#### Given request:
Starting at the line that contains "attach(bristles, BODY)", copy every line down to the line that contains "BRISTLE_PATCHES_PER_M = 400", inclusive, exactly as it stands. Omit all other lines.

#### Source material:
******
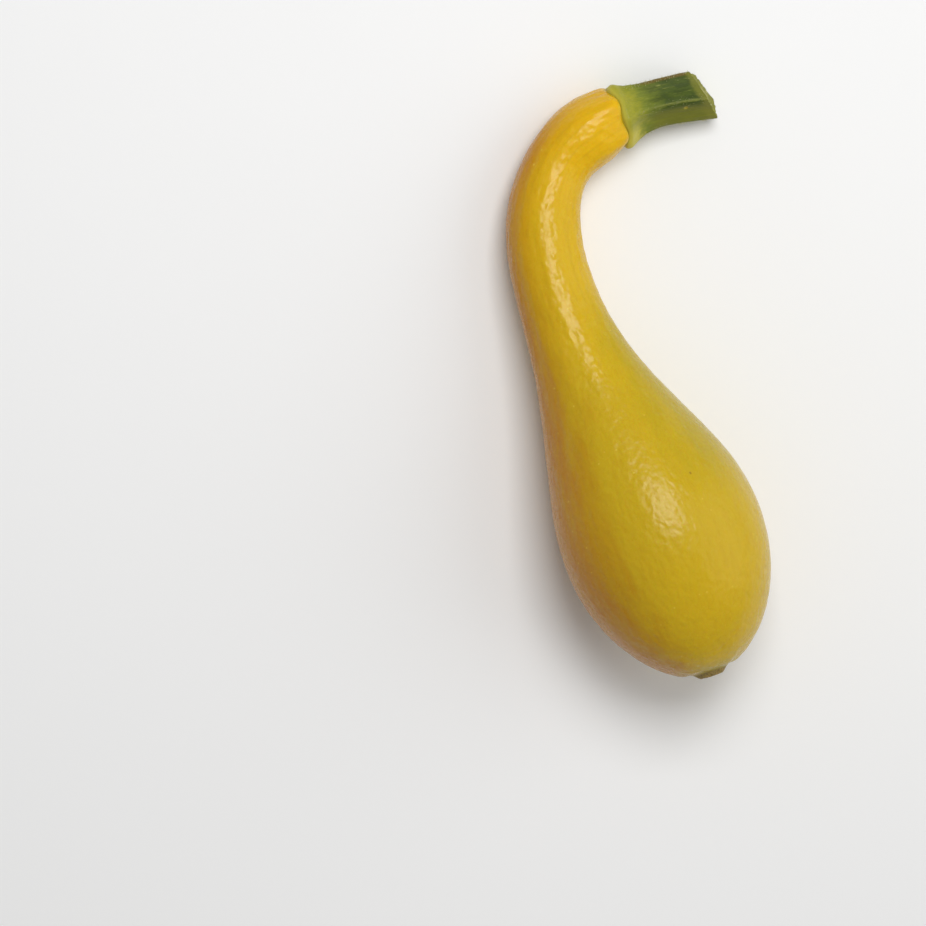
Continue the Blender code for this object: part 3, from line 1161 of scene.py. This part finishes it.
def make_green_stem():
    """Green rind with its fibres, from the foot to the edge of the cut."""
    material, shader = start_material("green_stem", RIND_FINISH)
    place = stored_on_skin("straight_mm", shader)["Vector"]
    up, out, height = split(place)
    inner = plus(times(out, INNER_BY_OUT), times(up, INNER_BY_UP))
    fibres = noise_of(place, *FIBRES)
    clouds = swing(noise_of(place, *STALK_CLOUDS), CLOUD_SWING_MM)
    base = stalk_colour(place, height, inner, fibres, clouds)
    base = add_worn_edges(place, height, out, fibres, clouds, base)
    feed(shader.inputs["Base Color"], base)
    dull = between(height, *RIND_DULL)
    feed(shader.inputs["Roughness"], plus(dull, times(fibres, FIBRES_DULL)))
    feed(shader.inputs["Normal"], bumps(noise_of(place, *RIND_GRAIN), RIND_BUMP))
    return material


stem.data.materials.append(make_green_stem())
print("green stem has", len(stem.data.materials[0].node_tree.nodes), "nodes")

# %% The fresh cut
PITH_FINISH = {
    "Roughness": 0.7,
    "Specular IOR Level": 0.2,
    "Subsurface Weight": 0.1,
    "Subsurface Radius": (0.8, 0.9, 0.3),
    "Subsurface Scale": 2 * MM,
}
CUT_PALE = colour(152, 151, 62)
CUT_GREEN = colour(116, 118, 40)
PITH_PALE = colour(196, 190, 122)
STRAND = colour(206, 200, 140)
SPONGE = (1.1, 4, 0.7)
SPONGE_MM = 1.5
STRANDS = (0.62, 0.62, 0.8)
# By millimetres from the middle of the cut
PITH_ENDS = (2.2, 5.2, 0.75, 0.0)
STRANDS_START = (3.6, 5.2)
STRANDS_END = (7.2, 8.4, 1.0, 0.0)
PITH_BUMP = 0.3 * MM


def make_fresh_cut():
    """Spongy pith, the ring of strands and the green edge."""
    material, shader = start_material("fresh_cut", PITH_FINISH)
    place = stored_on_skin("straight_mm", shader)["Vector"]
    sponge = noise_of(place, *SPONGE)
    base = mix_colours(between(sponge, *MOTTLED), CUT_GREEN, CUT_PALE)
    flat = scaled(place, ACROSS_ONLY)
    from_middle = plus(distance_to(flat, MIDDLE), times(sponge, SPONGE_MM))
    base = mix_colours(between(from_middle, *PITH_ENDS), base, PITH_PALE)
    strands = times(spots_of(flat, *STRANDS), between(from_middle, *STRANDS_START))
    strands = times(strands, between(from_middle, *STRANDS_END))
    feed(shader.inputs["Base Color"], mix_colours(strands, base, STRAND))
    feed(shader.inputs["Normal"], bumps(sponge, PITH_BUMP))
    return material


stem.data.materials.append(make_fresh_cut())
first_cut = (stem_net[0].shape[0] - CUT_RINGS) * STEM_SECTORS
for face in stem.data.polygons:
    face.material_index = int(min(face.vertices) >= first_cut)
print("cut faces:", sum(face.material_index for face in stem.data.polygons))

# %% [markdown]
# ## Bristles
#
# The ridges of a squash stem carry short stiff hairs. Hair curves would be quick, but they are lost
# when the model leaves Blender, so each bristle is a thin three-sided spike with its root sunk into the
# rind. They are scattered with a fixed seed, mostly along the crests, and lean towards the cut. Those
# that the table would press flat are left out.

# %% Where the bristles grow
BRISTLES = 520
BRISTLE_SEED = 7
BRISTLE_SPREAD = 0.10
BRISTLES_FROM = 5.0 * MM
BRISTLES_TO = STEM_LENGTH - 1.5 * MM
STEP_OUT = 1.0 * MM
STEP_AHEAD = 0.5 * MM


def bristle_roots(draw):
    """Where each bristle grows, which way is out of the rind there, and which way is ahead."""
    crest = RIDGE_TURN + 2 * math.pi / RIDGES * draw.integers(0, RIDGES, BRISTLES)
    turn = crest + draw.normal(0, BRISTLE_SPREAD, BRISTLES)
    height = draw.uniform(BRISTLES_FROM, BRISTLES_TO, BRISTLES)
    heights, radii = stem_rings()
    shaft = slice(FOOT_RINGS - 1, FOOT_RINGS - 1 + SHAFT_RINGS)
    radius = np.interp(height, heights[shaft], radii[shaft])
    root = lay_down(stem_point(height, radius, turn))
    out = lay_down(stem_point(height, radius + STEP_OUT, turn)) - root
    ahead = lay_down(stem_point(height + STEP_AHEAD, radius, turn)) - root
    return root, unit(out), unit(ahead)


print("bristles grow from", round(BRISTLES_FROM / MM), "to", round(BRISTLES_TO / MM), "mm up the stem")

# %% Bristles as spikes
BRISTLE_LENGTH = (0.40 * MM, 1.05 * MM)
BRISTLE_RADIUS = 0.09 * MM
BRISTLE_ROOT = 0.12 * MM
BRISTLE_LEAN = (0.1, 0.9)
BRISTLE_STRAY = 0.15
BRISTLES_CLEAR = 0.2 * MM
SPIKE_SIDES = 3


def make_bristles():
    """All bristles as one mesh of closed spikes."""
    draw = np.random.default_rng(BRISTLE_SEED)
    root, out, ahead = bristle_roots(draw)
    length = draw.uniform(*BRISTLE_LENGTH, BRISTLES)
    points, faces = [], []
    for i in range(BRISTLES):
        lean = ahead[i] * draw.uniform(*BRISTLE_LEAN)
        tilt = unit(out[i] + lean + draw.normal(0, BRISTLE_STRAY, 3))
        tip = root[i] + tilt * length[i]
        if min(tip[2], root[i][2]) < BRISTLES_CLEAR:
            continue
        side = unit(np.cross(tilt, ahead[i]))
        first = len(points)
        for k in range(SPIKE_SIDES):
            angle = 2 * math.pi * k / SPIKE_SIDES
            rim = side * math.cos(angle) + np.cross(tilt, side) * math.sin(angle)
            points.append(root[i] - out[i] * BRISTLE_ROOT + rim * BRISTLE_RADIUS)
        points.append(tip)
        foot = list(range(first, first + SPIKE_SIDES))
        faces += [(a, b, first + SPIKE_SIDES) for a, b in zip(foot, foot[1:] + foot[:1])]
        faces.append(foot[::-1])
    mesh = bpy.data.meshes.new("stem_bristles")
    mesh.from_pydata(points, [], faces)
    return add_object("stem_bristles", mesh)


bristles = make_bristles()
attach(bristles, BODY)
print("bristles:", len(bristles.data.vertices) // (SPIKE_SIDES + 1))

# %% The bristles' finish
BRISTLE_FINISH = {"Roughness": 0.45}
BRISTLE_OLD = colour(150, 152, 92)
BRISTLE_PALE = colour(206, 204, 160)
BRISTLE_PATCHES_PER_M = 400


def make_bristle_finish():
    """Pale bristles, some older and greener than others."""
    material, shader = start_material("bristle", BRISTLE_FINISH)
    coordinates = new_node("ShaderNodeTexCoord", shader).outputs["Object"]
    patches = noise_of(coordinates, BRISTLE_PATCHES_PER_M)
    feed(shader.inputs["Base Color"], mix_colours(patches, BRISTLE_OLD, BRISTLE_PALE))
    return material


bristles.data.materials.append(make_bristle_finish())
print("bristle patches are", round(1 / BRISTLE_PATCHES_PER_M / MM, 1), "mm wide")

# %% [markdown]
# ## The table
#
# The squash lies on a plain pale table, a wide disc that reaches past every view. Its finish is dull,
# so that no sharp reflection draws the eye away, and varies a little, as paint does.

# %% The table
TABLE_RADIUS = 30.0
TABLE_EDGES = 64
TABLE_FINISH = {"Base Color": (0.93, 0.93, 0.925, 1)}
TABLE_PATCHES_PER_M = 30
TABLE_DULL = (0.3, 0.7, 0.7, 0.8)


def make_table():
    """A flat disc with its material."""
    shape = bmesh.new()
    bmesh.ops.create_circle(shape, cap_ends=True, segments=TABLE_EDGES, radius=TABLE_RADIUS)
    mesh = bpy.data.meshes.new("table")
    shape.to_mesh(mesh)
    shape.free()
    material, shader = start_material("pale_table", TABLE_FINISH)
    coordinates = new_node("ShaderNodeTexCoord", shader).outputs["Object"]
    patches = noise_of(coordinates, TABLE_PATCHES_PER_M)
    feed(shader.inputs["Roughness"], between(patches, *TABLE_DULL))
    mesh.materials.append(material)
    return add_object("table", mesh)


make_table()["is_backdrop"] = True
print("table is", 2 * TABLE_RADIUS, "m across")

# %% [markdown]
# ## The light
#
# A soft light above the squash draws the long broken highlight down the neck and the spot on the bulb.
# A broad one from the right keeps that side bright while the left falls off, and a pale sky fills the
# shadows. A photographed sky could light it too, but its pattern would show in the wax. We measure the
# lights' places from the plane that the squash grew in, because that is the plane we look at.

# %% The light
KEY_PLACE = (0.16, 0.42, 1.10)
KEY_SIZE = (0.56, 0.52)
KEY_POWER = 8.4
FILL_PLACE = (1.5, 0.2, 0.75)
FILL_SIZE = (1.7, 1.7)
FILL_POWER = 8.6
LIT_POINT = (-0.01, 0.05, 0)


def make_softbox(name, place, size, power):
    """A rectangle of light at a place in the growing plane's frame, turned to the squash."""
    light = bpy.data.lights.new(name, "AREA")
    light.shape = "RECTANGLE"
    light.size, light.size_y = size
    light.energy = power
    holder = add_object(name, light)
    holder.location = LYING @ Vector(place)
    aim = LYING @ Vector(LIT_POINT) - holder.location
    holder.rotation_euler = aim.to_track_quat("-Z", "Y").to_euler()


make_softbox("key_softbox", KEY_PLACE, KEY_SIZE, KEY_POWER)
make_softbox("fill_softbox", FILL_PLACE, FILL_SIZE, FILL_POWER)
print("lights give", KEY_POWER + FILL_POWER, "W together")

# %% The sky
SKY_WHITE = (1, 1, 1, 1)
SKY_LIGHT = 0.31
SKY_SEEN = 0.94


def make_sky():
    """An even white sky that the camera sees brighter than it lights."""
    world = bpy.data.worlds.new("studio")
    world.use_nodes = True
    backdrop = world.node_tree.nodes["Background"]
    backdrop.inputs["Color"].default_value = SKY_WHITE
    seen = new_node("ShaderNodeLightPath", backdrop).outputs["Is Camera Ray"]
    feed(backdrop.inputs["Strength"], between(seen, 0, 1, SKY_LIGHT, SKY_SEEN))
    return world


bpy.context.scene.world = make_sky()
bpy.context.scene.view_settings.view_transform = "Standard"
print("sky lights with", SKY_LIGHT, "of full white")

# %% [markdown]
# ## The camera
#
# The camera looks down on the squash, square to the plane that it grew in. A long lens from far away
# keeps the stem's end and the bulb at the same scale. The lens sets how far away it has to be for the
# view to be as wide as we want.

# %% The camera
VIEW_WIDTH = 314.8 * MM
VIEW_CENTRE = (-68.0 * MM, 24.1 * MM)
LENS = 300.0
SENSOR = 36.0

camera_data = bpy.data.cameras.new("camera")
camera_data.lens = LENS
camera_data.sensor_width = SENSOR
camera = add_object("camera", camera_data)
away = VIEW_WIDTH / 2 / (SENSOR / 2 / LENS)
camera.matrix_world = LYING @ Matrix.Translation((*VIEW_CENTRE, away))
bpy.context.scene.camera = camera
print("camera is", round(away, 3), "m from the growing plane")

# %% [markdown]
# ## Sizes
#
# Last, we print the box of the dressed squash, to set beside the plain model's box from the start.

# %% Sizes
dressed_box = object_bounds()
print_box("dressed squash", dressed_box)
******
#### The answer:
attach(bristles, BODY)
print("bristles:", len(bristles.data.vertices) // (SPIKE_SIDES + 1))

# %% The bristles' finish
BRISTLE_FINISH = {"Roughness": 0.45}
BRISTLE_OLD = colour(150, 152, 92)
BRISTLE_PALE = colour(206, 204, 160)
BRISTLE_PATCHES_PER_M = 400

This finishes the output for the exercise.